Los afectos futbolísticos pueden ser un elemento discordante y de conflicto hasta en las mejores familias. Los hay que anteponen sus colores a las relaciones interpersonales o incluso sentimentales. Es perturbador.
En un plano menos trascendental, sí que hay veces que llega un momento en el que manifestar tu predilección por un equipo u otro parece convertirse en obligación. Aunque solo sea para que dejen de darte la tabarra. Como si ser simpatizante de algún club sirviera para algo más que llevarse alegrones o sofocos con periodicidad semanal. O a lo mejor es por la obsesión de etiquetar a las personas. O dividirlas en bandos. Con lo bien que te lo puedes pasar si te da lo mismo quién gane.
En este tipo de conversaciones a todas luces triviales soy mal cliente. Primero porque me empeño en recalcar que soy de la Gimnástica Segoviana, algo que todavía sigue generando mucha sorpresa, incluso en Segovia. No lo entiendo. Y segundo porque si la conversación fluye hacia otros países, me gusta manifestar mi simpatía hacia el Everton, el vecino menos glamuroso de Liverpool.

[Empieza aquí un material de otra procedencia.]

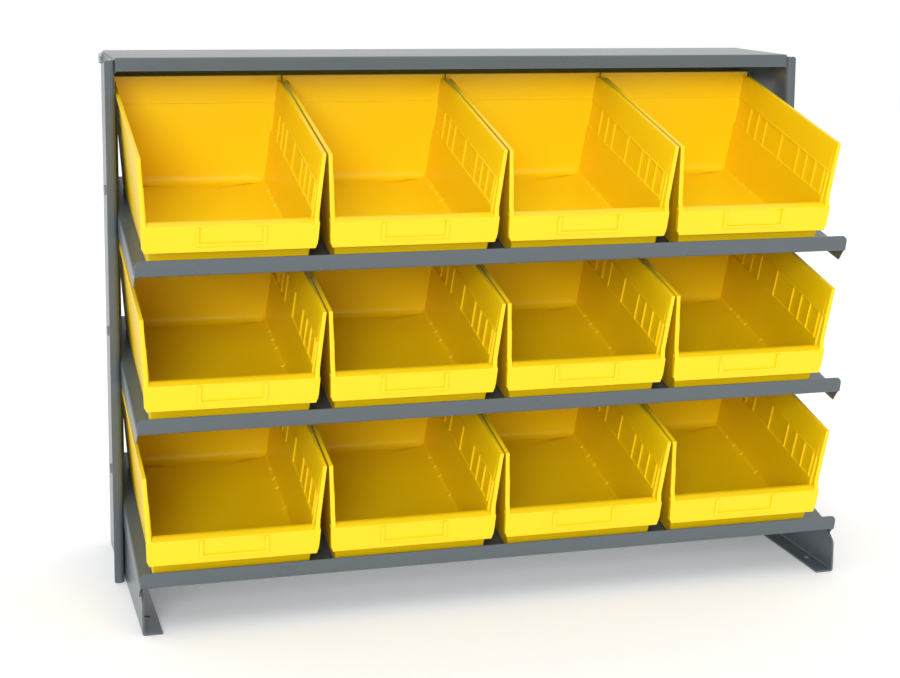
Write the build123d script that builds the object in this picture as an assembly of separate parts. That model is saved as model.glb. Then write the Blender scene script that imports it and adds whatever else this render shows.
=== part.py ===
from build123d import *
import math
import os

# Bench rack for twelve moulded shelf bins. Sheet-steel uprights, one flat top shelf,
# three shelves that slope down to the front, two feet, and the bolts and nuts that join them.
# Millimetres. X runs along the shelves, Y runs to the back and Z runs up.
# The origin lies on the bench, midway between the four anchor holes of the feet.

# Driving dimensions of the frame
overall_width = 914.0
overall_height = 659.0
upright_thickness = 1.9
upright_depth = 172.0
upright_height = 656.0
upright_front_y = 22.0
upright_flange = 10.5
upright_bend = 6.0
upright_corner = 3.0
upright_return = 20.0
upright_return_gap = 0.4

shelf_thickness = 1.2
shelf_bend = 2.6
seat_gap = 0.1
top_lip = 16.5
top_side_flange = 19.0
top_rear_flange = 50.0
top_corner_relief = 2.4
top_bolt_drop = 9.5
top_bolt_setback = (22.0, 149.0)

shelf_slope = 13.0
shelf_depth = 336.0
shelf_lip = 20.5
shelf_lip_corner = 7.0
shelf_flange_front = (2.6, 12.5)
shelf_side_flange = (18.0, 30.0)
shelf_rear_flange = 16.0
shelf_rear_relief = 6.0
shelf_lip_y = -165.5
lowest_lip_z = 54.5
shelf_pitch = 183.5
shelf_bolt_depth = (215.0, 311.0)
shelf_bolt_drop = 8.0
shelf_names = ("lower", "middle", "upper")

foot_thickness = 2.5
foot_length = 340.0
foot_width = 27.0
foot_bend = 4.0
foot_nose_height = 40.0
foot_nose_run = 25.0
foot_under_deck = 2.6
anchor_radius = 4.5
anchor_spacing_x = 866.0
anchor_spacing_y = 229.0

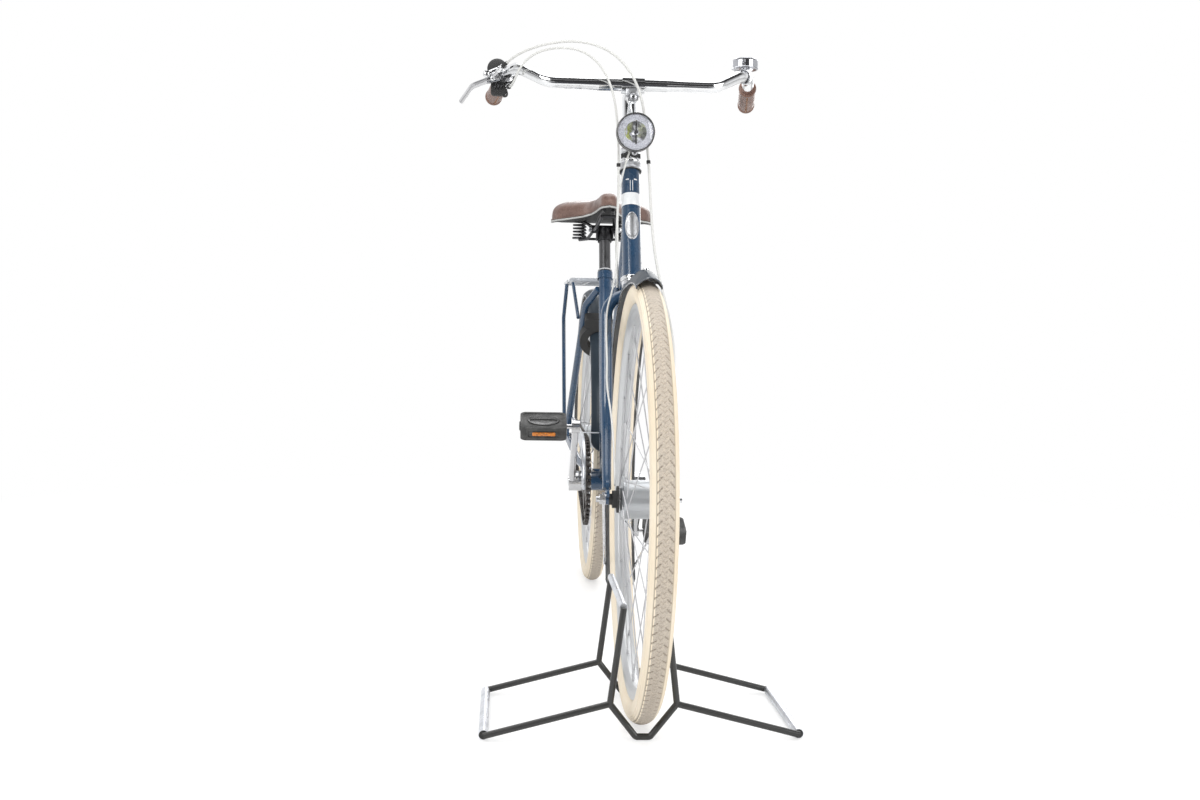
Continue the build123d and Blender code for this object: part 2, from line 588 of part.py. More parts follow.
def front_axle():
    """Fixed front axle with its nuts, the connector cap and the brake plate with its arm."""
    inner = FRONT_HUB_WIDTH / 2
    add("front_axle", fixed_axle(FRONT_AXLE, inner + DROPOUT_THICKNESS, 15, 8, 9.5))
    cap = [(-inner, AXLE_RADIUS), (-inner, 9), (-43, 9), (-43, 14), (-36, 14), (-36, 21.5), (-33, 21.5),
           (-33, AXLE_RADIUS)]
    add("front_hub_cap", turned(cap, FRONT_AXLE))
    plate = turned([(32, AXLE_RADIUS), (32, 30), (36, 31), (40, 27), (43, 12), (inner, 10),
                    (inner, AXLE_RADIUS)], FRONT_AXLE)
    place = Plane(origin=FRONT_AXLE + Vector(33.5, 0, 0), x_dir=tuple(BRAKE_ARM_WAY), z_dir=(1, 0, 0))
    arm = place * extrude(Pos(BRAKE_ARM_LENGTH / 2, 0) * SlotCenterToCenter(BRAKE_ARM_LENGTH, 14), 3)
    pin = rod(BRAKE_PIN + Vector(34, 0, 0), BRAKE_PIN + Vector(49, 0, 0), 4.5)
    axle_hole = rod(FRONT_AXLE, FRONT_AXLE + Vector(60, 0, 0), AXLE_RADIUS)
    add("front_brake_arm", union(plate, arm, pin) - axle_hole)


# ================================================================ frame
DOWN_TUBE_START = on_steering(HEAD_BOTTOM_AT + DOWN_TUBE_UP)
DOWN_TUBE_RUN = (CRANK_AXLE - DOWN_TUBE_START).normalized()
CABLE_STOP = DOWN_TUBE_START + DOWN_TUBE_RUN * 66 - Vector(DOWN_TUBE_RADIUS + 4.6, 0, 0)


def frame_tubes():
    """Head tube, down tube, curved step-through tube, seat tube and crank shell, coped to each other."""
    head_bottom, head_top = on_steering(HEAD_BOTTOM_AT), on_steering(HEAD_TOP_AT)
    head_solid = rod(head_bottom, head_top, HEAD_TUBE_RADIUS)
    add("head_tube", head_solid - rod(head_bottom, head_top, STEERER_RADIUS + 1.3))
    shell_solid = cross_rod(CRANK_AXLE, SHELL_WIDTH / 2, SHELL_RADIUS)
    add("bottom_bracket", shell_solid - cross_rod(CRANK_AXLE, SHELL_WIDTH / 2, SHELL_BORE))
    seat_solid = rod(CRANK_AXLE, SEAT_TUBE_TOP, SEAT_TUBE_RADIUS)
    add("seat_tube", seat_solid - rod(CRANK_AXLE, SEAT_TUBE_TOP, SEAT_POST_RADIUS + 0.1) - shell_solid)
    down = rod(DOWN_TUBE_START, CRANK_AXLE, DOWN_TUBE_RADIUS)
    stop = rod(CABLE_STOP, CABLE_STOP + DOWN_TUBE_RUN * 16, 4)
    web = rod(CABLE_STOP + DOWN_TUBE_RUN * 8, CABLE_STOP + DOWN_TUBE_RUN * 8 + Vector(8, 0, 0), 3)
    add("down_tube", union(down - head_solid - shell_solid - seat_solid, stop, web))
    start = on_steering(HEAD_BOTTOM_AT + STEP_TUBE_UP)
    end = on_seat_tube(STEP_TUBE_FOOT)
    chord = end - start
    middle = (start + end) * 0.5 + Vector(0, chord.Z, -chord.Y).normalized() * STEP_TUBE_SAG
    arc = ThreePointArc(start, middle, end)
    step = sweep(Plane(origin=arc @ 0, z_dir=arc % 0) * Circle(STEP_TUBE_RADIUS), path=arc)
    add("step_tube", step - head_solid - seat_solid)
    return shell_solid, seat_solid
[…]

Siempre he querido ir a Goodison Park, feudo de los conocidos como toffees. No sé si me va a dar tiempo, porque están construyendo otro estadio seguro más funcional, pero también menos romántico. ¿Y por qué el Everton? Pues no lo sé, la verdad, pero… ¿Importa?
‘Come on you Blues’ (Vamos, azules) es el grito de aliento más común entre los Evertonians, que la economía lingüística deja en COYB. Así que, de verdad, que no me busquen más motivo para la angustia futbolística que con el Aúpa Sego y el COYB tengo suficiente.